The Five Basic Star Trek Episodes

Cynics often state that there are really only five stories that have ever been written, and that all subsequent books, plays, TV shows, movies are mere iterations of these five basic tales. In other words, all the movies and shows we watch today are essentially reboots of stories we have already seen in myth, theatre, and literature.

20110709-012510.jpgNow that all the original Star Trek episodes are available on Netflix’s watch instantly feature, I’ve began to notice that among the over sixty episodes spread across three seasons, there are really only five Star Trek stories as well. Furthermore, these five stories have been repeated ad naseum in the five additional tv series, eleven movies and countless books, comics and games that have been produced in the wake of the original program. While the existence of the five basic stories of western popular culture suggest that there is some collective cultural conscience evident in the popular western zeitgeist, the apparent repetition of five Star Trek plots over 45 some odd years of storytelling is a reflection of something else: cheapness.

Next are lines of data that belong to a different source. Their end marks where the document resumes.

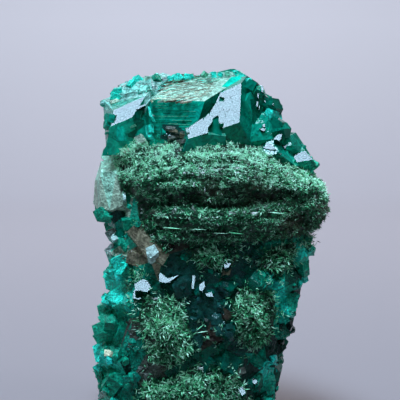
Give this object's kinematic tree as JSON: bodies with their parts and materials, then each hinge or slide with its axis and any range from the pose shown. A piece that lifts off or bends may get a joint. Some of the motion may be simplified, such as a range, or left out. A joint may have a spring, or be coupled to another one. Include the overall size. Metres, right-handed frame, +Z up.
{
  "type": "dioptase mineral specimen",
  "caption": "Upright cluster of emerald-green dioptase crystals with a felted malachite ledge across its front, sawn flat at the foot.",
  "frame": {"origin": "middle of the outline seen from above, on the flat sawn foot", "axes": "+Z up along the specimen's height, +X to the viewer's right, -Y towards the viewer"},
  "size_m": [0.0412, 0.0258, 0.0649],
  "materials": {
    "dioptase": "vitreous crystal faces, translucent emerald green",
    "malachite": "silky felted needles, mid green"
  },
  "bodies": {
    "root": {"dioptase_crystals": "dioptase", "malachite_ledge": "malachite", "malachite_tuft_left": "malachite", "malachite_tuft_right": "malachite", "malachite_tuft_foot": "malachite", "malachite_tuft_upper": "malachite", "malachite_tuft_middle": "malachite", "malachite_tuft_back": "malachite", "malachite_tuft_back_left": "malachite"}
  },
  "joints": []
}
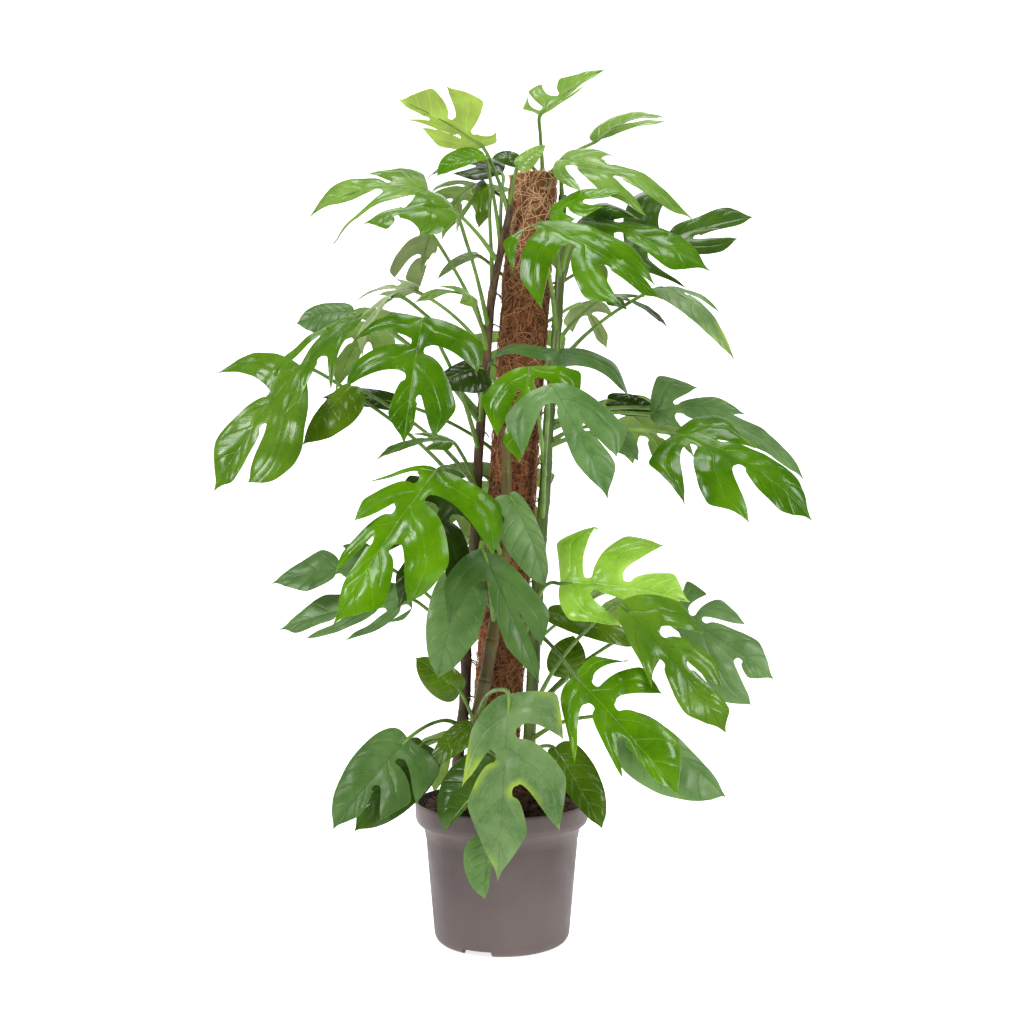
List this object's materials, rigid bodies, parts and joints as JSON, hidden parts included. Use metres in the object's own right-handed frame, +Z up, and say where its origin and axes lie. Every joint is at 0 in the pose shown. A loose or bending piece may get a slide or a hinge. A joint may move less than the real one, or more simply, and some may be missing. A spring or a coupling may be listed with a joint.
{
  "type": "potted climbing aroid plant",
  "caption": "Climbing house plant with deeply split leaves on a leaning coir pole, in a tapered plastic nursery pot that stands on its foot.",
  "frame": {"origin": "centre of the pot's foot, on the surface it stands on", "axes": "+Z up, +X to the right and -Y towards the viewer in the plant's front view"},
  "size_m": [0.6344, 0.5339, 0.9462],
  "materials": {
    "pot_plastic": "satin moulded taupe grey",
    "soil": "matt crumbled peat and coir",
    "coir": "matt matted fibre",
    "stem_green": "satin",
    "stem_brown": "satin",
    "leaf_pale": "satin young leaf and pale underside",
    "leaf_bright": "glossy",
    "leaf_mid": "glossy",
    "leaf_blue": "waxy blue-green sheen",
    "leaf_sage": "waxy grey-green sheen",
    "leaf_dark": "glossy, shaded",
    "leaf_olive": "satin underside",
    "leaf_grey": "waxy grey-green sheen"
  },
  "bodies": {
    "root": {"pot": "pot_plastic", "soil": "soil", "coir_pole": "coir", "vine_right": "stem_green", "vine_left": "stem_brown", "vine_low": "stem_green", "vine_back_leafy": "leaf_mid", "leaf_crown_left_young": "leaf_pale", "leaf_crown_low": "leaf_bright", "leaf_crown_inner": "leaf_bright", "leaf_left_low_upper": "leaf_dark", "leaf_left_inner_dark": "leaf_dark", "leaf_upper_left_long": "leaf_mid", "leaf_upper_left_front": "leaf_mid", "leaf_upper_left_hanging": "leaf_grey", "leaf_upper_left_inner": "leaf_dark", "leaf_upper_left_low": "leaf_dark", "leaf_crown_right_long": "leaf_mid", "leaf_upper_right_fold": "leaf_bright", "leaf_upper_right_front": "leaf_bright", "leaf_upper_right_mid": "leaf_mid", "leaf_right_edge_on": "leaf_mid", "leaf_right_under": "leaf_dark", "leaf_far_left": "leaf_mid", "leaf_left_edge_on": "leaf_mid", "leaf_left_shoulder": "leaf_dark", "leaf_left_shoulder_back": "leaf_mid", "leaf_left_grey_lobe": "leaf_grey", "leaf_left_inner_top": "leaf_mid", "leaf_left_front": "leaf_bright", "leaf_left_behind": "leaf_olive", "leaf_left_low_small": "leaf_mid", "leaf_centre_arch": "leaf_blue", "leaf_centre_bright": "leaf_bright", "leaf_centre_blue": "leaf_blue", "leaf_centre_grey": "leaf_blue", "leaf_left_low_front": "leaf_bright", "leaf_left_low_dark": "leaf_dark", "leaf_hanging_blue": "leaf_blue", "leaf_hanging_companion": "leaf_blue", "leaf_left_low_back": "leaf_dark", "leaf_small_round": "leaf_olive", "leaf_right_front": "leaf_bright", "leaf_right_blue": "leaf_blue", "leaf_right_tip_behind": "leaf_dark", "leaf_right_low_small": "leaf_dark", "leaf_right_low_bright": "leaf_bright", "leaf_right_low_glossy": "leaf_mid", "leaf_right_low_shade": "leaf_dark", "leaf_right_low_back": "leaf_blue", "leaf_right_low_front": "leaf_bright", "leaf_right_low_blue": "leaf_blue", "leaf_right_low_olive": "leaf_olive", "leaf_bottom_left": "leaf_blue", "leaf_bottom_left_under": "leaf_olive", "leaf_bottom_inner": "leaf_mid", "leaf_bottom_front": "leaf_sage", "leaf_bottom_dark": "leaf_blue", "leaf_bottom_hanging": "leaf_mid", "leaf_bottom_right": "leaf_mid"}
  },
  "joints": []
}
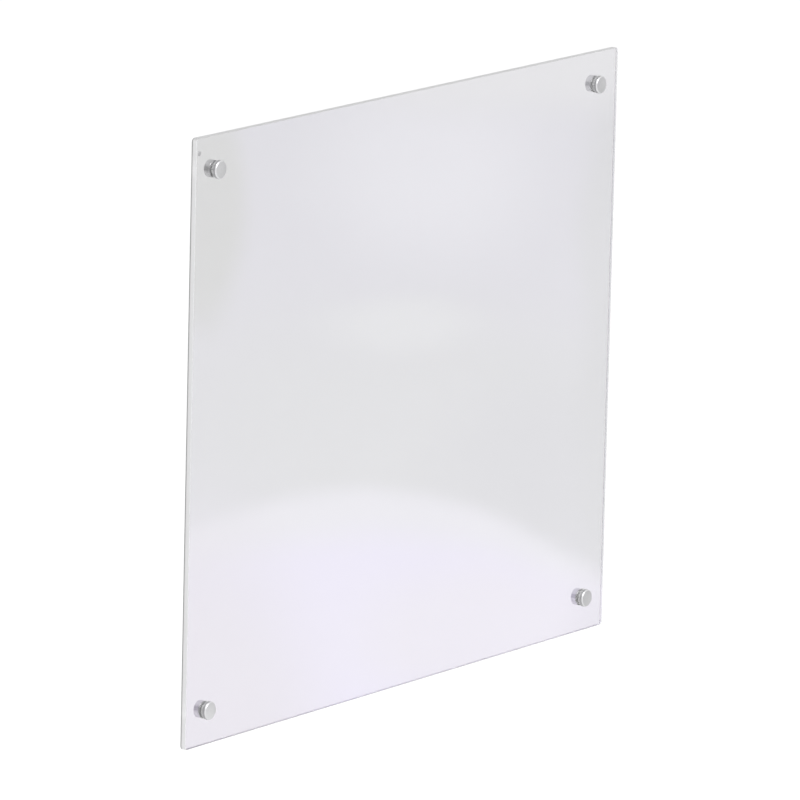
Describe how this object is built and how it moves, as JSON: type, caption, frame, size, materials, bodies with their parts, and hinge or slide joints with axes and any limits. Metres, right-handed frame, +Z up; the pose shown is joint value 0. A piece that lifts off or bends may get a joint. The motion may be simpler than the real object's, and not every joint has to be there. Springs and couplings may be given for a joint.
{
  "type": "sneeze guard",
  "caption": "Flat clear glass sneeze guard held off the wall behind it by a screw-together metal standoff at every corner.",
  "frame": {"origin": "centre of the rectangle of fixing-screw holes, on the wall plane that the barrels' rear faces touch", "axes": "+X along the panel's width, to the right as seen from the front; +Y towards the wall; +Z up, along the panel's height"},
  "size_m": [0.7, 0.0182, 0.6],
  "materials": {
    "low_iron_glass": "polished, toughened low-iron glass with ground and polished edges",
    "fired_enamel": "grey enamel fired on the glass, satin",
    "turned_steel": "stainless steel, fine turned and satin brushed",
    "plated_steel": "zinc-plated steel, threaded",
    "clear_washer": "clear soft vinyl",
    "nylon_sleeve": "natural nylon, translucent"
  },
  "bodies": {
    "fixed_panel": {"glass_panel": "low_iron_glass", "safety_mark": "fired_enamel", "top_left_barrel": "turned_steel", "top_left_rear_washer": "clear_washer", "top_left_hole_sleeve": "nylon_sleeve", "top_right_barrel": "turned_steel", "top_right_rear_washer": "clear_washer", "top_right_hole_sleeve": "nylon_sleeve", "bottom_left_barrel": "turned_steel", "bottom_left_rear_washer": "clear_washer", "bottom_left_hole_sleeve": "nylon_sleeve", "bottom_right_barrel": "turned_steel", "bottom_right_rear_washer": "clear_washer", "bottom_right_hole_sleeve": "nylon_sleeve"},
    "top_left_washer_body": {"top_left_front_washer": "clear_washer"},
    "top_left_cap_body": {"top_left_stud": "plated_steel", "top_left_cap": "turned_steel"},
    "top_right_washer_body": {"top_right_front_washer": "clear_washer"},
    "top_right_cap_body": {"top_right_stud": "plated_steel", "top_right_cap": "turned_steel"},
    "bottom_left_washer_body": {"bottom_left_front_washer": "clear_washer"},
    "bottom_left_cap_body": {"bottom_left_stud": "plated_steel", "bottom_left_cap": "turned_steel"},
    "bottom_right_washer_body": {"bottom_right_front_washer": "clear_washer"},
    "bottom_right_cap_body": {"bottom_right_stud": "plated_steel", "bottom_right_cap": "turned_steel"}
  },
  "joints": [
    {"name": "top_left_cap_draw", "type": "slide", "parent": "fixed_panel", "child": "top_left_washer_body", "axis": [0, -1, 0], "range_m": [0, 0.0038]},
    {"name": "top_left_cap_turn", "type": "hinge", "parent": "top_left_washer_body", "child": "top_left_cap_body", "pos_m": [-0.316, 0, 0.266], "axis": [0, -1, 0], "range_deg": [0, 1368]},
    {"name": "top_right_cap_draw", "type": "slide", "parent": "fixed_panel", "child": "top_right_washer_body", "axis": [0, -1, 0], "range_m": [0, 0.0038]},
    {"name": "top_right_cap_turn", "type": "hinge", "parent": "top_right_washer_body", "child": "top_right_cap_body", "pos_m": [0.316, 0, 0.266], "axis": [0, -1, 0], "range_deg": [0, 1368]},
    {"name": "bottom_left_cap_draw", "type": "slide", "parent": "fixed_panel", "child": "bottom_left_washer_body", "axis": [0, -1, 0], "range_m": [0, 0.0038]},
    {"name": "bottom_left_cap_turn", "type": "hinge", "parent": "bottom_left_washer_body", "child": "bottom_left_cap_body", "pos_m": [-0.316, 0, -0.266], "axis": [0, -1, 0], "range_deg": [0, 1368]},
    {"name": "bottom_right_cap_draw", "type": "slide", "parent": "fixed_panel", "child": "bottom_right_washer_body", "axis": [0, -1, 0], "range_m": [0, 0.0038]},
    {"name": "bottom_right_cap_turn", "type": "hinge", "parent": "bottom_right_washer_body", "child": "bottom_right_cap_body", "pos_m": [0.316, 0, -0.266], "axis": [0, -1, 0], "range_deg": [0, 1368]}
  ],
  "couplings": [
    {"joint": "top_left_cap_draw", "follows": "top_left_cap_turn", "m_per_rad": 0.00015915},
    {"joint": "top_right_cap_draw", "follows": "top_right_cap_turn", "m_per_rad": 0.00015915},
    {"joint": "bottom_left_cap_draw", "follows": "bottom_left_cap_turn", "m_per_rad": 0.00015915},
    {"joint": "bottom_right_cap_draw", "follows": "bottom_right_cap_turn", "m_per_rad": 0.00015915}
  ]
}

Although the digitally remastered versions of the original series available on Netflix have fixed the laughable special effects that have caused the show to be the butt of so many jokes and parodies over the years, there are some corner cuts that even state of the art computer graphics can’t fix. Props, sets, costumes and even actors are re-used, redressed, and retweaked to be something else. You’ll notice the same backgrounds used as different planets, the same sets used as different places, the same music repeated over and over again, and even the same footage used to represent different. But the one element repeated most often in the original Star Trek series, are the plots themselves. So without any further ado, here are the five basic Star Trek stories.

1. The “Everyone Stare at the Big Blob on the Screen” episode


Whenever the producers didn’t feel like building any new sets, paying for new costumes, or casting new characters, they could always just rotoscope some big blob of crap on the viewscreen that flashes lights on the set and shakes the camera while Spock tells us how fascinating this cheap blob of crap is.

2. The “We found some cool costumes/sets on the NBC backlot” episode


Whether its Cowboys, Knights, Roman Gladiators, 1930s gangsters or even Nazis, the writers could always find some clever way to get the crew of the Enterprise onto some planet or time vortex built entirely out of shit left over from other shows with actual budgets.

3. The “Everyone has contracted some evil space disease” episode


Why beam the crew down to some expensive planet when you can have them contract some weird space disease that makes everyone go nuts. The crew will scream, yell, scrape at their skins and lash out violently at their crewmates…anything but build another paper maiche set!

4. The “We’ve found a wrecked ship that conveniently looks exactly like our ship” episode


Need a way to pretend that the same sets you see every week are actually a completely different location? Have the Enterprise crew find a wrecked ship that looks EXACTLY like theirs! You can tell that it’s a different ship because the lights are off and there’s people lying dead their workstations. Most of the time, it just looks like someone had a Klingon house party while Kirk was on shore leave. Extra points if the crew contracts the evil space disease FROM the ship that looks exactly like theirs.

5. The “This is actually surprisingly good and still holds up after all these years” episode


For all the critiques and jokes leveled at the original Star Trek, the fact remains that this is still a great show that holds up very well after all these years. So hop on Netflix and boldly go where lots of people have gone for 45 years. Engage!